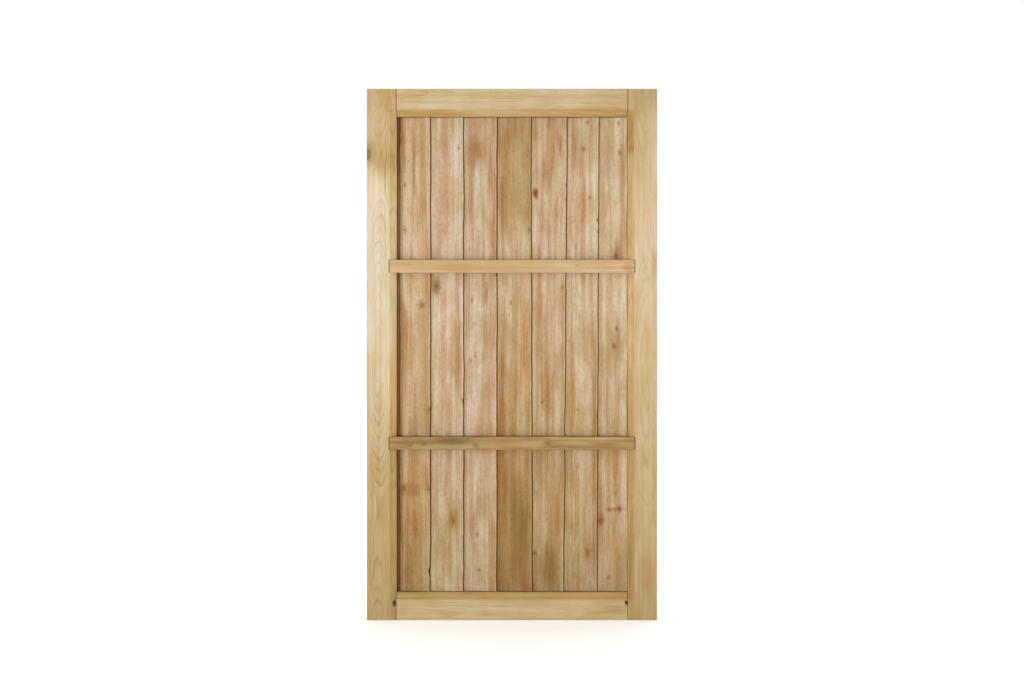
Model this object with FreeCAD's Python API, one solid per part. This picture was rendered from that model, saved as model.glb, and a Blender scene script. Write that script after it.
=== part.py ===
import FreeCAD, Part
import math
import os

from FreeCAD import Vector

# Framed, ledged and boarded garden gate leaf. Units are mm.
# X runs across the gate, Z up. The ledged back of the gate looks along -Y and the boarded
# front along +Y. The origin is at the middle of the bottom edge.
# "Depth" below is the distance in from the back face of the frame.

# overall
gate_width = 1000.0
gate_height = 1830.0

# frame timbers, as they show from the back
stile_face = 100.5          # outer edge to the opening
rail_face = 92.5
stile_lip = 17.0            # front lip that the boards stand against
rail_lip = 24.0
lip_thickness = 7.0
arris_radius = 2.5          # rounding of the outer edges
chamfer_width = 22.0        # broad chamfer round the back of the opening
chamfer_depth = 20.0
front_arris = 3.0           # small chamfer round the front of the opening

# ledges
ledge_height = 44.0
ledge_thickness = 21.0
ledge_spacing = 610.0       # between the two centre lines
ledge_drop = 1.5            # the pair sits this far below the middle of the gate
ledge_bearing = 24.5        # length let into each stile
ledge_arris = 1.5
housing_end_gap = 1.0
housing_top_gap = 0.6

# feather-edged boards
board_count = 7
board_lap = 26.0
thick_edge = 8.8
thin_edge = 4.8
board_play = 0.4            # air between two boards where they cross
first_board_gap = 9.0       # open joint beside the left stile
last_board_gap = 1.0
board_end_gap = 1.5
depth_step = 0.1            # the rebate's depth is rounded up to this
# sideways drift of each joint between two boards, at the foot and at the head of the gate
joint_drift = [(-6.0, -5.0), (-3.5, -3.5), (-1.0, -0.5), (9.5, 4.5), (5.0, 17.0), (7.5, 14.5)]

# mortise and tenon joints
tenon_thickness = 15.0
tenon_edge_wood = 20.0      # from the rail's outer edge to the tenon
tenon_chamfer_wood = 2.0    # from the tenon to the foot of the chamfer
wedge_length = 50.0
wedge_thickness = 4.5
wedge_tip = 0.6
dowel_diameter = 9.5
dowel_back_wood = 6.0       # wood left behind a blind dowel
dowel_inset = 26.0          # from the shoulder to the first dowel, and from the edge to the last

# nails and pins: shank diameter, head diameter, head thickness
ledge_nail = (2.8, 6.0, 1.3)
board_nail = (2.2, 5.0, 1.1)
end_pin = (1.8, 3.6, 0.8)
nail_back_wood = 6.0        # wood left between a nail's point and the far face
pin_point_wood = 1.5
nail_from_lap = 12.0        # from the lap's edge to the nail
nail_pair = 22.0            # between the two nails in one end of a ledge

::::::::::

◆ Task description ◆
Copy the lines from the start of the data verbatim, stopping after the line containing "housing_top_gap = 0.6".

◆ Expected answer ◆
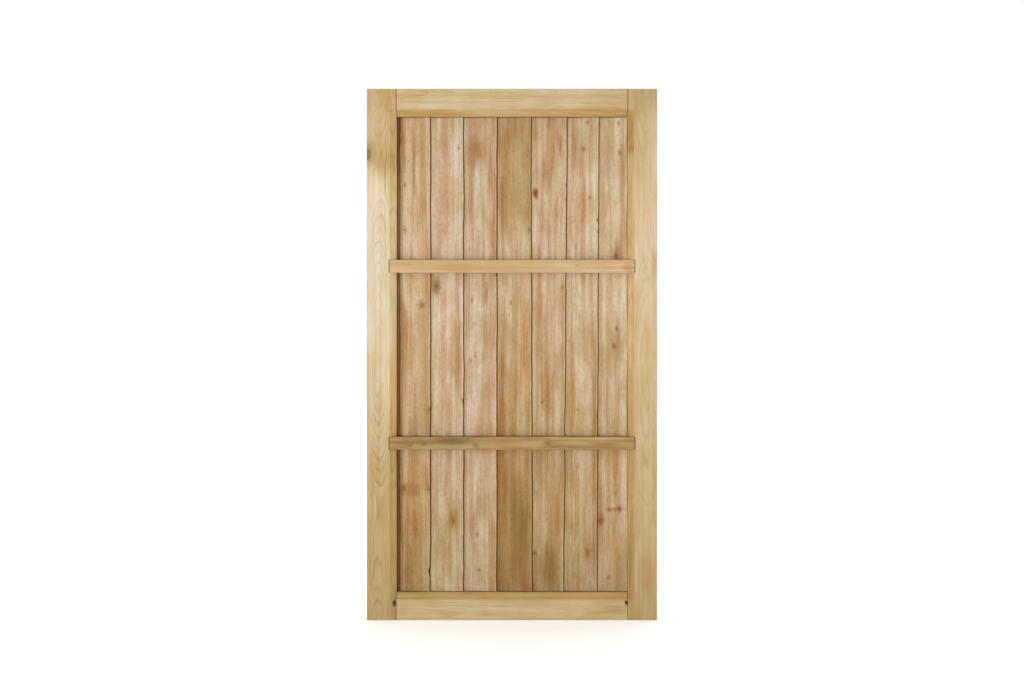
Model this object with FreeCAD's Python API, one solid per part. This picture was rendered from that model, saved as model.glb, and a Blender scene script. Write that script after it.
=== part.py ===
import FreeCAD, Part
import math
import os

from FreeCAD import Vector

# Framed, ledged and boarded garden gate leaf. Units are mm.
# X runs across the gate, Z up. The ledged back of the gate looks along -Y and the boarded
# front along +Y. The origin is at the middle of the bottom edge.
# "Depth" below is the distance in from the back face of the frame.

# overall
gate_width = 1000.0
gate_height = 1830.0

# frame timbers, as they show from the back
stile_face = 100.5          # outer edge to the opening
rail_face = 92.5
stile_lip = 17.0            # front lip that the boards stand against
rail_lip = 24.0
lip_thickness = 7.0
arris_radius = 2.5          # rounding of the outer edges
chamfer_width = 22.0        # broad chamfer round the back of the opening
chamfer_depth = 20.0
front_arris = 3.0           # small chamfer round the front of the opening

# ledges
ledge_height = 44.0
ledge_thickness = 21.0
ledge_spacing = 610.0       # between the two centre lines
ledge_drop = 1.5            # the pair sits this far below the middle of the gate
ledge_bearing = 24.5        # length let into each stile
ledge_arris = 1.5
housing_end_gap = 1.0
housing_top_gap = 0.6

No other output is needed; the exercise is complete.